◆ Brief ◆
Set down each record exactly as written.

## BEGIN Data extract

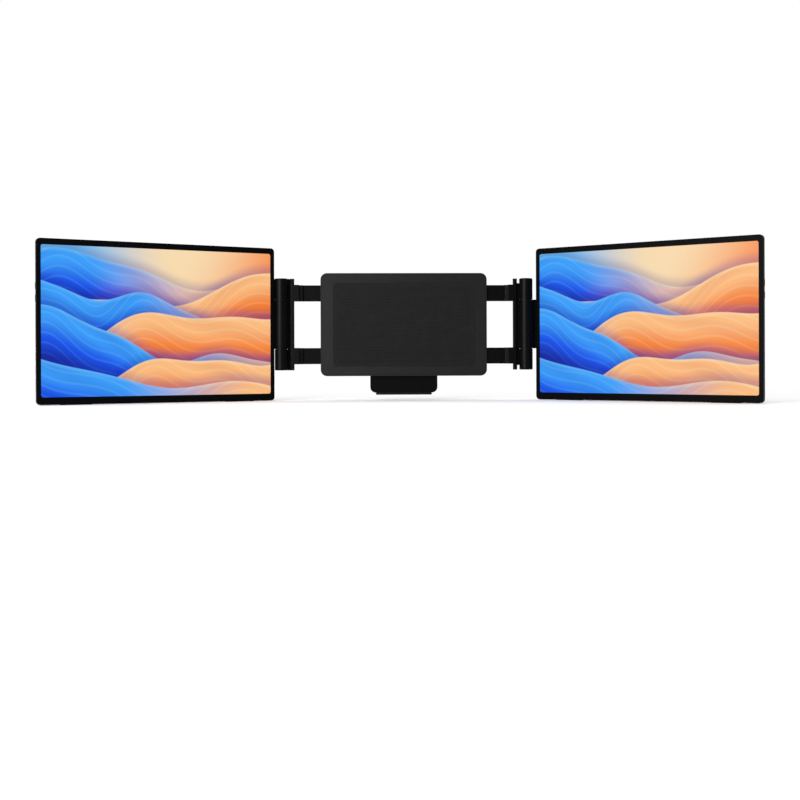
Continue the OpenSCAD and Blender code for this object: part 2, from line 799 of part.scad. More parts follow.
module front_frame(side) {
    color(BLACK) on_screen(side) difference() {
        union() {
            standing_plate(screen_w, screen_h, corner_r, frame_t);
            for (x = screen_post_places, end = [LEFT, RIGHT])
                standing_rod(x, frame_t - BITE, end * (screen_h / 2 - post_edge), screen_post_r,
                    cover_floor - frame_t + BITE);
        }
        translate([0, -THROUGH, picture_z])
            standing_plate(panel_w, panel_h, picture_r, frame_t + 2 * THROUGH);
        translate([0, lip_depth, picture_z])
            standing_plate(panel_w + 2 * (panel_border + slip), panel_h + 2 * (panel_border + slip),
                panel_corner, frame_t);
        for (x = screen_post_places, end = [LEFT, RIGHT])
            standing_rod(x, frame_t + screen_post_floor, end * (screen_h / 2 - post_edge),
                screen_screw_r + THREAD, screen_t);
    }
}

module panel_layer(side, front, t, tint) {
    color(tint) on_screen(side) translate([0, front, picture_z])
        standing_plate(panel_w + 2 * panel_border, panel_h + 2 * panel_border, panel_corner, t);
}

module midframe(side) {
    post_foot = midframe_back - midframe_t / 2;
    color(STEEL) on_screen(side) difference() {
        union() {
            translate([0, backlight_back, picture_z])
                standing_plate(panel_w + 2 * panel_border, panel_h + 2 * panel_border,
                    panel_corner, midframe_t);
            for (p = board_posts)
                standing_rod(p[0], post_foot, p[1], board_post_r,
                    socket_mid - board_t / 2 - post_foot);
        }
        for (p = tongue_screws)
            standing_rod(p[0] - screen_w / 2, backlight_back - THROUGH, p[1],
                tongue_screw_r + running, midframe_t + 2 * THROUGH);
    }
}

module controller_board(side) {
    y0 = socket_mid - board_t / 2;
    color(GREEN) on_screen(side) difference() {
        union() {
            translate([board_edge - board_w, y0, -board_h / 2])
                cube([board_w, board_t, board_h]);
            // Side switches that the buttons press
            for (z = button_places)
                translate([board_edge - switch_in, socket_mid - switch_size[0] / 2,
                    z - switch_size[1] / 2])
                    cube([switch_in + switch_out, switch_size[0], switch_size[1]]);
            for (c = chips)
                translate([board_edge - c[0], y0 + board_t, c[1]]) cube([c[2], chip_t, c[3]]);
        }
        // Cut-outs in which the sockets sit
        for (z = socket_places)
            translate([board_edge - socket_len + socket_overhang, 0, z - socket_w / 2 - slip])
                cube([board_w, screen_t, socket_w + 2 * slip]);
    }
}

module stadium(w, h, len) {
    rotate([90, 0, 90]) linear_extrude(len) polygon(round_rect(h, w, h / 2 - 0.01));
}

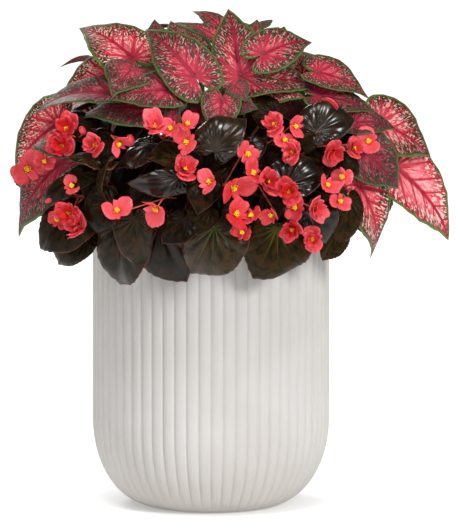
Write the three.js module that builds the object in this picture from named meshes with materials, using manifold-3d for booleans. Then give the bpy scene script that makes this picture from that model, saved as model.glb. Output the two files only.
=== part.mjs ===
// A mixed house-plant pot: bronze-leaved begonias with red flowers round the front and the rim, and
// heart-leaved caladiums rising from their tubers behind them, in a tall ribbed planter.
// Millimetres, +Z up. The origin is the middle of the planter's flat underside, and -Y is the front.
import * as THREE from "three";
import { mergeVertices } from "three/addons/utils/BufferGeometryUtils.js";
import Module from "manifold-3d";

// ---------------------------------------------------------------- driving dimensions
const POT = {
  radius: 200, // over the crests of the ribs
  height: 500,
  wall: 15,
  floor: 20,
  cornerIn: 97, // how far the rounded foot draws in
  cornerUp: 145, // and how high up it starts
  cornerSteps: 4, // facets round the foot outside
  innerSteps: 2, // and inside
  rimBand: 32, // the plain band above the ribs
};
const RIBS = { count: 60, depth: 4.5, fade: 40 };
const DRAIN = { count: 4, radius: 9, circle: 62, sides: 10 };
const SOIL = { top: 468, dome: 6, sides: 30 };
const GAP = 0.4; // kept between pieces that would touch
const SHORTEST_EDGE = 0.18;

const POT_ROOM = 26; // between the pot's wall and the leaves that hang outside it
const MOUND = { x: 18, waist: 545, wide: 350, deep: 285, up: 300, down: 235 }; // the foliage's outer form

const STEEPEST = 0.6; // depth of a leaf against its length across the view
const LEAF_THICK = 1.7;
const PETAL_THICK = 1.5;
const PETIOLE = { radius: 3, sides: 3 }; // a caladium leaf's stalk
const TWIG = { radius: 2.2, sides: 3 }; // a begonia leaf's stalk
const SPRAY_STALK = { radius: 2.2, sides: 3 };
const FLOWER_STALK = { radius: 1.8, sides: 3 };
const STALK_SEAT = 6; // from a leaf's foot to where its stalk comes in from below
const TUBER = { radius: 24, height: 48, sides: 6, above: 12 };
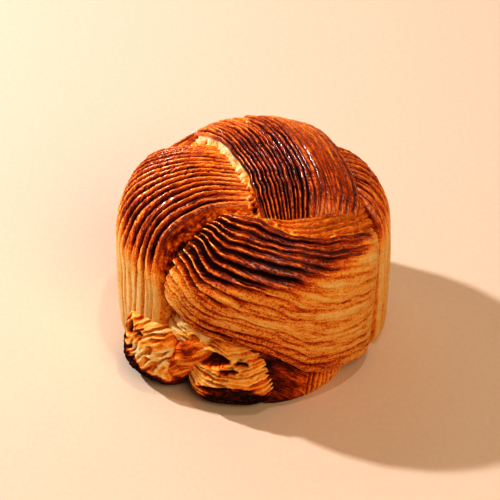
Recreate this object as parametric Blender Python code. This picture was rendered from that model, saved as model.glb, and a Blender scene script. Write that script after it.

## END Data extract

◆ The solution ◆
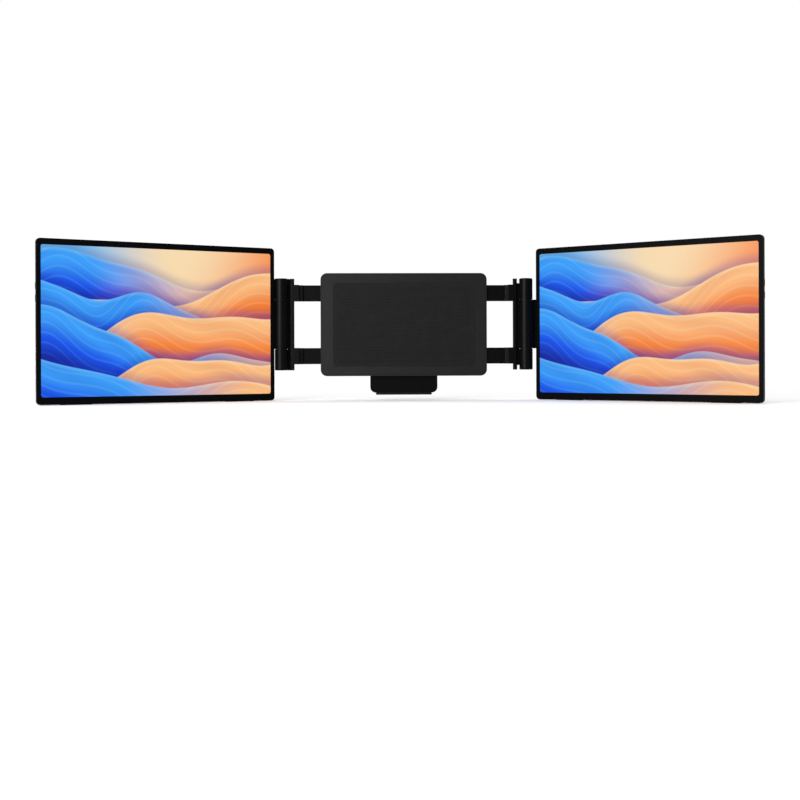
Continue the OpenSCAD and Blender code for this object: part 2, from line 799 of part.scad. More parts follow.
module front_frame(side) {
    color(BLACK) on_screen(side) difference() {
        union() {
            standing_plate(screen_w, screen_h, corner_r, frame_t);
            for (x = screen_post_places, end = [LEFT, RIGHT])
                standing_rod(x, frame_t - BITE, end * (screen_h / 2 - post_edge), screen_post_r,
                    cover_floor - frame_t + BITE);
        }
        translate([0, -THROUGH, picture_z])
            standing_plate(panel_w, panel_h, picture_r, frame_t + 2 * THROUGH);
        translate([0, lip_depth, picture_z])
            standing_plate(panel_w + 2 * (panel_border + slip), panel_h + 2 * (panel_border + slip),
                panel_corner, frame_t);
        for (x = screen_post_places, end = [LEFT, RIGHT])
            standing_rod(x, frame_t + screen_post_floor, end * (screen_h / 2 - post_edge),
                screen_screw_r + THREAD, screen_t);
    }
}

module panel_layer(side, front, t, tint) {
    color(tint) on_screen(side) translate([0, front, picture_z])
        standing_plate(panel_w + 2 * panel_border, panel_h + 2 * panel_border, panel_corner, t);
}

module midframe(side) {
    post_foot = midframe_back - midframe_t / 2;
    color(STEEL) on_screen(side) difference() {
        union() {
            translate([0, backlight_back, picture_z])
                standing_plate(panel_w + 2 * panel_border, panel_h + 2 * panel_border,
                    panel_corner, midframe_t);
            for (p = board_posts)
                standing_rod(p[0], post_foot, p[1], board_post_r,
                    socket_mid - board_t / 2 - post_foot);
        }
        for (p = tongue_screws)
            standing_rod(p[0] - screen_w / 2, backlight_back - THROUGH, p[1],
                tongue_screw_r + running, midframe_t + 2 * THROUGH);
    }
}

module controller_board(side) {
    y0 = socket_mid - board_t / 2;
    color(GREEN) on_screen(side) difference() {
        union() {
            translate([board_edge - board_w, y0, -board_h / 2])
                cube([board_w, board_t, board_h]);
            // Side switches that the buttons press
            for (z = button_places)
                translate([board_edge - switch_in, socket_mid - switch_size[0] / 2,
                    z - switch_size[1] / 2])
                    cube([switch_in + switch_out, switch_size[0], switch_size[1]]);
            for (c = chips)
                translate([board_edge - c[0], y0 + board_t, c[1]]) cube([c[2], chip_t, c[3]]);
        }
        // Cut-outs in which the sockets sit
        for (z = socket_places)
            translate([board_edge - socket_len + socket_overhang, 0, z - socket_w / 2 - slip])
                cube([board_w, screen_t, socket_w + 2 * slip]);
    }
}

module stadium(w, h, len) {
    rotate([90, 0, 90]) linear_extrude(len) polygon(round_rect(h, w, h / 2 - 0.01));
}

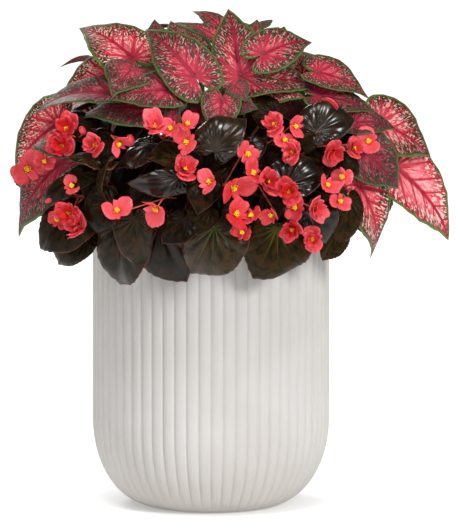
Write the three.js module that builds the object in this picture from named meshes with materials, using manifold-3d for booleans. Then give the bpy scene script that makes this picture from that model, saved as model.glb. Output the two files only.
=== part.mjs ===
// A mixed house-plant pot: bronze-leaved begonias with red flowers round the front and the rim, and
// heart-leaved caladiums rising from their tubers behind them, in a tall ribbed planter.
// Millimetres, +Z up. The origin is the middle of the planter's flat underside, and -Y is the front.
import * as THREE from "three";
import { mergeVertices } from "three/addons/utils/BufferGeometryUtils.js";
import Module from "manifold-3d";

// ---------------------------------------------------------------- driving dimensions
const POT = {
  radius: 200, // over the crests of the ribs
  height: 500,
  wall: 15,
  floor: 20,
  cornerIn: 97, // how far the rounded foot draws in
  cornerUp: 145, // and how high up it starts
  cornerSteps: 4, // facets round the foot outside
  innerSteps: 2, // and inside
  rimBand: 32, // the plain band above the ribs
};
const RIBS = { count: 60, depth: 4.5, fade: 40 };
const DRAIN = { count: 4, radius: 9, circle: 62, sides: 10 };
const SOIL = { top: 468, dome: 6, sides: 30 };
const GAP = 0.4; // kept between pieces that would touch
const SHORTEST_EDGE = 0.18;

const POT_ROOM = 26; // between the pot's wall and the leaves that hang outside it
const MOUND = { x: 18, waist: 545, wide: 350, deep: 285, up: 300, down: 235 }; // the foliage's outer form

const STEEPEST = 0.6; // depth of a leaf against its length across the view
const LEAF_THICK = 1.7;
const PETAL_THICK = 1.5;
const PETIOLE = { radius: 3, sides: 3 }; // a caladium leaf's stalk
const TWIG = { radius: 2.2, sides: 3 }; // a begonia leaf's stalk
const SPRAY_STALK = { radius: 2.2, sides: 3 };
const FLOWER_STALK = { radius: 1.8, sides: 3 };
const STALK_SEAT = 6; // from a leaf's foot to where its stalk comes in from below
const TUBER = { radius: 24, height: 48, sides: 6, above: 12 };
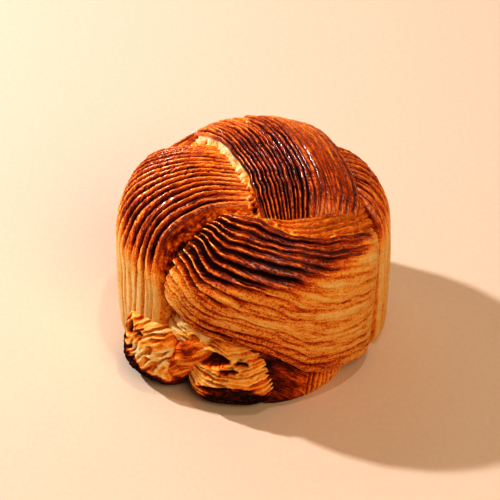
Recreate this object as parametric Blender Python code. This picture was rendered from that model, saved as model.glb, and a Blender scene script. Write that script after it.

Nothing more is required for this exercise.